I suggest you unscrew the "lock" screws and leave them loose, unless you plan to transport the scope. Most people report the same - they just push the scope back out of collimation - yeah, they shouldn't, but they often do.
Screw "in" the primary mirror collimating screws until those springs are well compressed. That is, pull the mirror back down towards the fan end of the tube. Then try collimating again?

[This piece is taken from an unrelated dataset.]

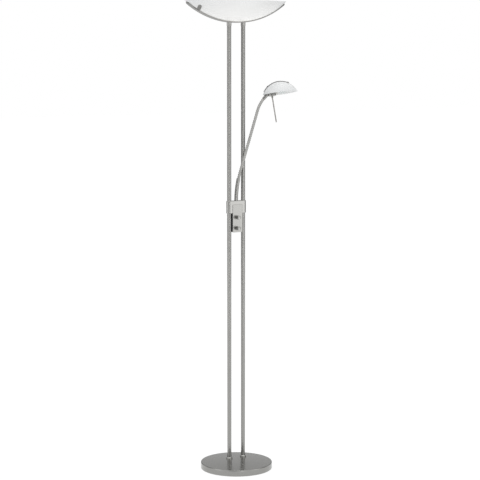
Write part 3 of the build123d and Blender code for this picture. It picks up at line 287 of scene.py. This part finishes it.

At what elevation do you collimate? 45 deg elevation is a good compromise. Once you have achieved fairly good collimation at that elevation, check it out as you move the scope from horizontal to vertical. In the ideal world, it will not change. In the real world it probably will for these scopes! A mm or two won't kill your viewing. Often it is the primary mirror "sagging" on the springs, hence the recommendation of getting them under more compression or even replacing them with stronger springs.
But an 8" mirror isn't that heavy - are you sure your upper tube assembly is rigidly attached to the "mirror box" - all screws on the struts done up firmly? Any movement of the UTA relative to the mirror box will be a problem. You cannot feel any twist or tilt or strange behaviour in the UTA as you elevate the scope?
Also, better that you collimate it where you are going to use it. My 8" solid tube was great. I could bounce it for two hours to a viewing site and the collimation hardly changed from the last session - but a strut design, I would not be surprised if moving it around upsets the collimation. Do you collapse it to take it outside, then open it again?
Also you are right, from warm house to cold outdoors won't help your view.